(Records contained in a dataset)
=====

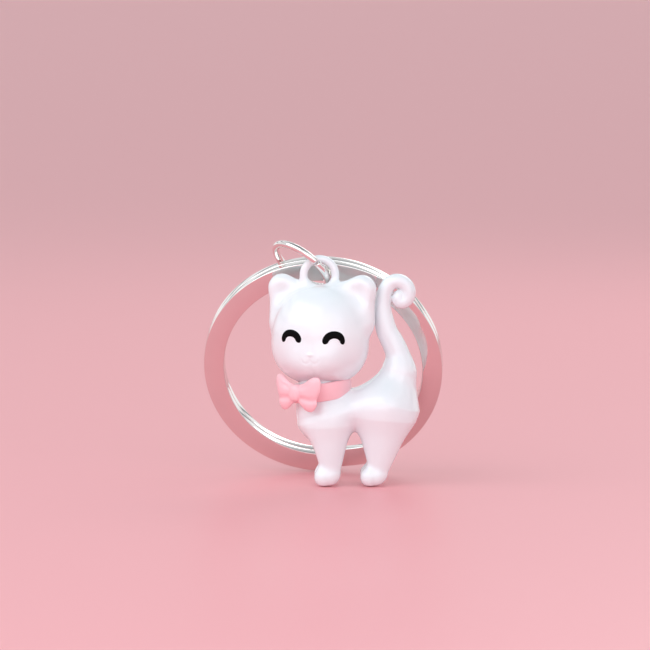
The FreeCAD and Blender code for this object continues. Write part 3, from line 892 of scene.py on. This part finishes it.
class CAT_OT_add_collar(bpy.types.Operator):
    """Adds the collar ribbon"""
    bl_idname = "cat.add_collar"
    bl_label = "Collar"

    def execute(self, context):
        add_grid("collar", collar_surface(), "pink_enamel", "cat", ("collar_ribbon",))
        return {"FINISHED"}


class CAT_OT_add_bow(bpy.types.Operator):
    """Adds the bow: two puffed wings and the knot"""
    bl_idname = "cat.add_bow"
    bl_label = "Bow"

    def execute(self, context):
        add_grid("bow_wing_left", wing_surface(-1), "pink_enamel", "cat", ("bow_left_wing",))
        add_grid("bow_wing_right", wing_surface(1), "pink_enamel", "cat", ("bow_right_wing",))
        add_grid("bow_knot_pad", knot_surface(), "pink_enamel", "cat", ("bow_knot",))
        return {"FINISHED"}


class CAT_OT_add_jump_ring(bpy.types.Operator):
    """Adds the round-wire ring between the crown loop and the split ring"""
    bl_idname = "cat.add_jump_ring"
    bl_label = "Jump ring"

    def execute(self, context):
        add_grid("jump_ring_wire", jump_ring_surface(), "bright_nickel", "jump_ring", ("jump_ring",))
        return {"FINISHED"}


class CAT_OT_add_split_ring(bpy.types.Operator):
    """Adds the two-turn split ring"""
    bl_idname = "cat.add_split_ring"
    bl_label = "Split ring"

    def execute(self, context):
        add_grid("split_ring_band", split_ring_surface(), "bright_nickel", "split_ring", ("split_ring",))
        return {"FINISHED"}


class CAT_OT_finish_pins(bpy.types.Operator):
    """Gives the hidden steel pins of the CAD frame their finish"""
    bl_idname = "cat.finish_pins"
    bl_label = "Pins"

    def execute(self, context):
        for name in ("neck_dowel", "tail_pin"):
            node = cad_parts[name]
            for index in range(len(node.material_slots)):
                node.material_slots[index].material = finish_for("pin_steel")
        return {"FINISHED"}


def soft_light(name, place_mm, aim_mm, width_mm, height_mm, watts, colour):
    """Rectangular soft box aimed at a point."""
    data = bpy.data.lights.new(name, "AREA")
    data.shape = "RECTANGLE"
    data.size = width_mm * MM
    data.size_y = height_mm * MM
    data.energy = watts
    data.color = linear(colour)[:3]
    light = bpy.data.objects.new(name, data)
    light.location = Vector(place_mm) * MM
    light.rotation_mode = "QUATERNION"
    light.rotation_quaternion = (Vector(aim_mm) - Vector(place_mm)).to_track_quat("-Z", "Y")
    bpy.context.scene.collection.objects.link(light)


LIGHT_AIM = (0, -5, 16)
LIGHTS = (
    # name, place, width and height in millimetres, watts, colour
    ("key", (-330, -230, 330), 520, 420, 0.98, "#EEFAFF"),
    ("front", (60, -420, 150), 600, 400, 0.68, "#EEFAFF"),
    ("rim", (160, 300, 260), 260, 120, 0.2, "#FFFFFF"),
)
SKY = (
    # sine of the angle above the horizon, colour: two dark bands draw lines in the metal
    (0.0, "#F6EDEF"), (0.1, "#F5F6F7"), (0.22, "#ECEFF0"), (0.27, "#5A5E64"), (0.33, "#F0F3F5"),
    (0.5, "#F0F3F5"), (0.56, "#5A5E64"), (0.63, "#F0F3F5"), (1.0, "#74787E"),
)
SKY_STRENGTH = 1.15
FLOOR_HALF = 4.0      # half the floor's side, in metres


def add_floor(scene):
    """Plain square board."""
    mesh = bpy.data.meshes.new("floor")
    corners = [(x * FLOOR_HALF, y * FLOOR_HALF, 0) for x, y in ((-1, -1), (1, -1), (1, 1), (-1, 1))]
    mesh.from_pydata(corners, [], [(0, 1, 2, 3)])
    mesh.materials.append(matt_card())
    floor = bpy.data.objects.new("floor", mesh)
    scene.collection.objects.link(floor)


def add_sky(scene):
    """Plain surroundings whose brightness goes by height alone."""
    world = bpy.data.worlds.new("studio")
    world.use_nodes = True
    tree = world.node_tree
    tree.nodes.clear()
    place = add_node(tree, "ShaderNodeTexCoord").outputs["Generated"]
    height = add_node(tree, "ShaderNodeSeparateXYZ", {"Vector": place}).outputs["Z"]
    ramp = add_node(tree, "ShaderNodeValToRGB", {"Fac": height})
    for index, (position, colour) in enumerate(SKY):
        if index > 1:
            ramp.color_ramp.elements.new(position)
        ramp.color_ramp.elements[index].position = position
        ramp.color_ramp.elements[index].color = linear(colour)
    sky = add_node(tree, "ShaderNodeBackground", {"Color": ramp.outputs[0], "Strength": SKY_STRENGTH})
    add_node(tree, "ShaderNodeOutputWorld", {"Surface": sky.outputs[0]})
    scene.world = world


class CAT_OT_add_stage(bpy.types.Operator):
    """Adds the pale floor, the soft lights, the plain surroundings and the camera"""
    bl_idname = "cat.add_stage"
    bl_label = "Stage"

    def execute(self, context):
        scene = context.scene
        add_floor(scene)
        for name, place, width, height, watts, colour in LIGHTS:
            soft_light(name, place, LIGHT_AIM, width, height, watts, colour)
        add_sky(scene)
        scene.view_settings.view_transform = "Standard"
        add_camera(scene)
        return {"FINISHED"}


AIM = (0.293, 0, 21.9)           # what the camera looks at, in the figure's millimetres
CAMERA_RISE = math.radians(5)    # camera's angle above the level
CAMERA_AWAY = 700                # camera's distance, in millimetres


def add_camera(scene):
    """Long lens, a little above the level, square on to the figure."""
    aim = Vector(FIGURE_ZERO + AIM) * MM
    data = bpy.data.cameras.new("camera")
    data.lens = 284.5
    data.sensor_width = 36
    data.clip_start, data.clip_end = 0.01, 20
    camera = bpy.data.objects.new("camera", data)
    back = Vector((0, -math.cos(CAMERA_RISE), math.sin(CAMERA_RISE)))
    camera.location = aim + back * (CAMERA_AWAY * MM)
    camera.rotation_mode = "QUATERNION"
    camera.rotation_quaternion = (-back).to_track_quat("-Z", "Y")
    scene.collection.objects.link(camera)
    scene.camera = camera


class CAT_PT_sidebar(bpy.types.Panel):
    """Lists the pieces in the 3D view's sidebar"""
    bl_idname = "CAT_PT_sidebar"
    bl_label = "Cat Key Ring"
    bl_space_type = "VIEW_3D"
    bl_region_type = "UI"
    bl_category = "Cat"

    def draw(self, context):
        for operator in OPERATORS:
            self.layout.operator(operator.bl_idname)


OPERATORS = (CAT_OT_add_body, CAT_OT_add_head, CAT_OT_add_eyes, CAT_OT_add_collar, CAT_OT_add_bow,
             CAT_OT_add_jump_ring, CAT_OT_add_split_ring, CAT_OT_finish_pins, CAT_OT_add_stage)
GROUPS = {"cat_sizes": CatSizes, "cat_rings": RingSizes, "cat_colours": Colours}


def register():
    for group in GROUPS.values():
        bpy.utils.register_class(group)
    for name, group in GROUPS.items():
        setattr(bpy.types.Scene, name, bpy.props.PointerProperty(type=group))
    for operator in OPERATORS:
        bpy.utils.register_class(operator)
    bpy.utils.register_class(CAT_PT_sidebar)


def unregister():
    bpy.utils.unregister_class(CAT_PT_sidebar)
    for operator in reversed(OPERATORS):
        bpy.utils.unregister_class(operator)
    for name, group in GROUPS.items():
        delattr(bpy.types.Scene, name)
        bpy.utils.unregister_class(group)


def main():
    register()
    for operator in OPERATORS:
        group, call = operator.bl_idname.split(".")
        getattr(getattr(bpy.ops, group), call)()


if __name__ == "__main__":
    main()
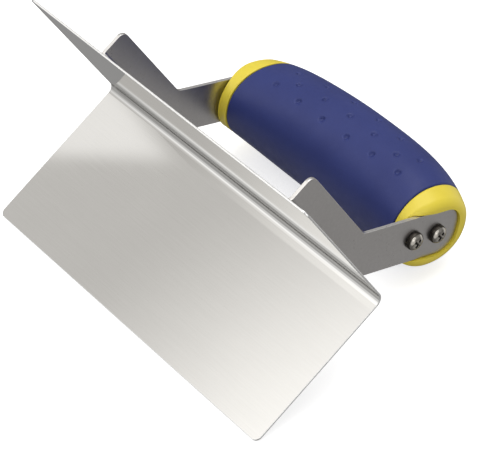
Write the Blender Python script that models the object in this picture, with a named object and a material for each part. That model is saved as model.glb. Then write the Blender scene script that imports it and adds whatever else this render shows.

=====

Your task is to print the whole listing again exactly.

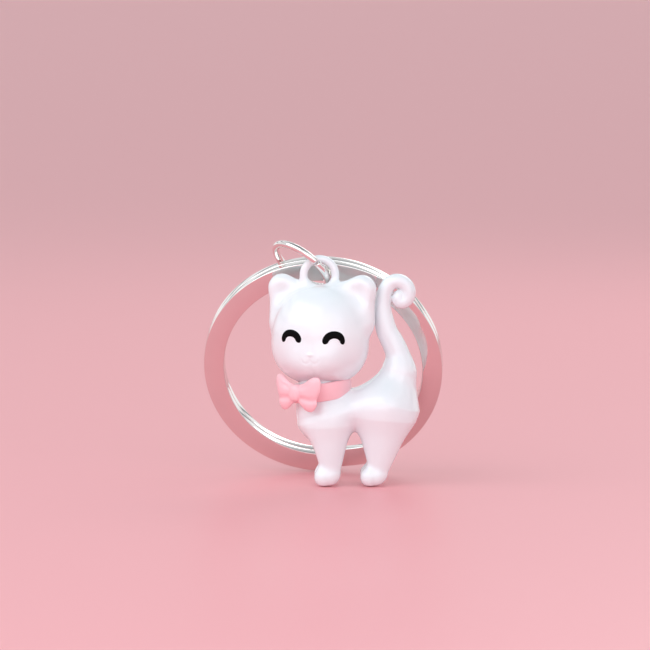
The FreeCAD and Blender code for this object continues. Write part 3, from line 892 of scene.py on. This part finishes it.
class CAT_OT_add_collar(bpy.types.Operator):
    """Adds the collar ribbon"""
    bl_idname = "cat.add_collar"
    bl_label = "Collar"

    def execute(self, context):
        add_grid("collar", collar_surface(), "pink_enamel", "cat", ("collar_ribbon",))
        return {"FINISHED"}


class CAT_OT_add_bow(bpy.types.Operator):
    """Adds the bow: two puffed wings and the knot"""
    bl_idname = "cat.add_bow"
    bl_label = "Bow"

    def execute(self, context):
        add_grid("bow_wing_left", wing_surface(-1), "pink_enamel", "cat", ("bow_left_wing",))
        add_grid("bow_wing_right", wing_surface(1), "pink_enamel", "cat", ("bow_right_wing",))
        add_grid("bow_knot_pad", knot_surface(), "pink_enamel", "cat", ("bow_knot",))
        return {"FINISHED"}


class CAT_OT_add_jump_ring(bpy.types.Operator):
    """Adds the round-wire ring between the crown loop and the split ring"""
    bl_idname = "cat.add_jump_ring"
    bl_label = "Jump ring"

    def execute(self, context):
        add_grid("jump_ring_wire", jump_ring_surface(), "bright_nickel", "jump_ring", ("jump_ring",))
        return {"FINISHED"}


class CAT_OT_add_split_ring(bpy.types.Operator):
    """Adds the two-turn split ring"""
    bl_idname = "cat.add_split_ring"
    bl_label = "Split ring"

    def execute(self, context):
        add_grid("split_ring_band", split_ring_surface(), "bright_nickel", "split_ring", ("split_ring",))
        return {"FINISHED"}


class CAT_OT_finish_pins(bpy.types.Operator):
    """Gives the hidden steel pins of the CAD frame their finish"""
    bl_idname = "cat.finish_pins"
    bl_label = "Pins"

    def execute(self, context):
        for name in ("neck_dowel", "tail_pin"):
            node = cad_parts[name]
            for index in range(len(node.material_slots)):
                node.material_slots[index].material = finish_for("pin_steel")
        return {"FINISHED"}


def soft_light(name, place_mm, aim_mm, width_mm, height_mm, watts, colour):
    """Rectangular soft box aimed at a point."""
    data = bpy.data.lights.new(name, "AREA")
    data.shape = "RECTANGLE"
    data.size = width_mm * MM
    data.size_y = height_mm * MM
    data.energy = watts
    data.color = linear(colour)[:3]
    light = bpy.data.objects.new(name, data)
    light.location = Vector(place_mm) * MM
    light.rotation_mode = "QUATERNION"
    light.rotation_quaternion = (Vector(aim_mm) - Vector(place_mm)).to_track_quat("-Z", "Y")
    bpy.context.scene.collection.objects.link(light)


LIGHT_AIM = (0, -5, 16)
LIGHTS = (
    # name, place, width and height in millimetres, watts, colour
    ("key", (-330, -230, 330), 520, 420, 0.98, "#EEFAFF"),
    ("front", (60, -420, 150), 600, 400, 0.68, "#EEFAFF"),
    ("rim", (160, 300, 260), 260, 120, 0.2, "#FFFFFF"),
)
SKY = (
    # sine of the angle above the horizon, colour: two dark bands draw lines in the metal
    (0.0, "#F6EDEF"), (0.1, "#F5F6F7"), (0.22, "#ECEFF0"), (0.27, "#5A5E64"), (0.33, "#F0F3F5"),
    (0.5, "#F0F3F5"), (0.56, "#5A5E64"), (0.63, "#F0F3F5"), (1.0, "#74787E"),
)
SKY_STRENGTH = 1.15
FLOOR_HALF = 4.0      # half the floor's side, in metres


def add_floor(scene):
    """Plain square board."""
    mesh = bpy.data.meshes.new("floor")
    corners = [(x * FLOOR_HALF, y * FLOOR_HALF, 0) for x, y in ((-1, -1), (1, -1), (1, 1), (-1, 1))]
    mesh.from_pydata(corners, [], [(0, 1, 2, 3)])
    mesh.materials.append(matt_card())
    floor = bpy.data.objects.new("floor", mesh)
    scene.collection.objects.link(floor)


def add_sky(scene):
    """Plain surroundings whose brightness goes by height alone."""
    world = bpy.data.worlds.new("studio")
    world.use_nodes = True
    tree = world.node_tree
    tree.nodes.clear()
    place = add_node(tree, "ShaderNodeTexCoord").outputs["Generated"]
    height = add_node(tree, "ShaderNodeSeparateXYZ", {"Vector": place}).outputs["Z"]
    ramp = add_node(tree, "ShaderNodeValToRGB", {"Fac": height})
    for index, (position, colour) in enumerate(SKY):
        if index > 1:
            ramp.color_ramp.elements.new(position)
        ramp.color_ramp.elements[index].position = position
        ramp.color_ramp.elements[index].color = linear(colour)
    sky = add_node(tree, "ShaderNodeBackground", {"Color": ramp.outputs[0], "Strength": SKY_STRENGTH})
    add_node(tree, "ShaderNodeOutputWorld", {"Surface": sky.outputs[0]})
    scene.world = world


class CAT_OT_add_stage(bpy.types.Operator):
    """Adds the pale floor, the soft lights, the plain surroundings and the camera"""
    bl_idname = "cat.add_stage"
    bl_label = "Stage"

    def execute(self, context):
        scene = context.scene
        add_floor(scene)
        for name, place, width, height, watts, colour in LIGHTS:
            soft_light(name, place, LIGHT_AIM, width, height, watts, colour)
        add_sky(scene)
        scene.view_settings.view_transform = "Standard"
        add_camera(scene)
        return {"FINISHED"}


AIM = (0.293, 0, 21.9)           # what the camera looks at, in the figure's millimetres
CAMERA_RISE = math.radians(5)    # camera's angle above the level
CAMERA_AWAY = 700                # camera's distance, in millimetres


def add_camera(scene):
    """Long lens, a little above the level, square on to the figure."""
    aim = Vector(FIGURE_ZERO + AIM) * MM
    data = bpy.data.cameras.new("camera")
    data.lens = 284.5
    data.sensor_width = 36
    data.clip_start, data.clip_end = 0.01, 20
    camera = bpy.data.objects.new("camera", data)
    back = Vector((0, -math.cos(CAMERA_RISE), math.sin(CAMERA_RISE)))
    camera.location = aim + back * (CAMERA_AWAY * MM)
    camera.rotation_mode = "QUATERNION"
    camera.rotation_quaternion = (-back).to_track_quat("-Z", "Y")
    scene.collection.objects.link(camera)
    scene.camera = camera


class CAT_PT_sidebar(bpy.types.Panel):
    """Lists the pieces in the 3D view's sidebar"""
    bl_idname = "CAT_PT_sidebar"
    bl_label = "Cat Key Ring"
    bl_space_type = "VIEW_3D"
    bl_region_type = "UI"
    bl_category = "Cat"

    def draw(self, context):
        for operator in OPERATORS:
            self.layout.operator(operator.bl_idname)


OPERATORS = (CAT_OT_add_body, CAT_OT_add_head, CAT_OT_add_eyes, CAT_OT_add_collar, CAT_OT_add_bow,
             CAT_OT_add_jump_ring, CAT_OT_add_split_ring, CAT_OT_finish_pins, CAT_OT_add_stage)
GROUPS = {"cat_sizes": CatSizes, "cat_rings": RingSizes, "cat_colours": Colours}


def register():
    for group in GROUPS.values():
        bpy.utils.register_class(group)
    for name, group in GROUPS.items():
        setattr(bpy.types.Scene, name, bpy.props.PointerProperty(type=group))
    for operator in OPERATORS:
        bpy.utils.register_class(operator)
    bpy.utils.register_class(CAT_PT_sidebar)


def unregister():
    bpy.utils.unregister_class(CAT_PT_sidebar)
    for operator in reversed(OPERATORS):
        bpy.utils.unregister_class(operator)
    for name, group in GROUPS.items():
        delattr(bpy.types.Scene, name)
        bpy.utils.unregister_class(group)


def main():
    register()
    for operator in OPERATORS:
        group, call = operator.bl_idname.split(".")
        getattr(getattr(bpy.ops, group), call)()


if __name__ == "__main__":
    main()
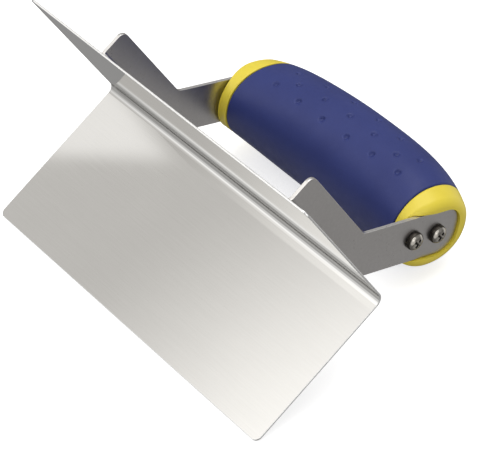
Write the Blender Python script that models the object in this picture, with a named object and a material for each part. That model is saved as model.glb. Then write the Blender scene script that imports it and adds whatever else this render shows.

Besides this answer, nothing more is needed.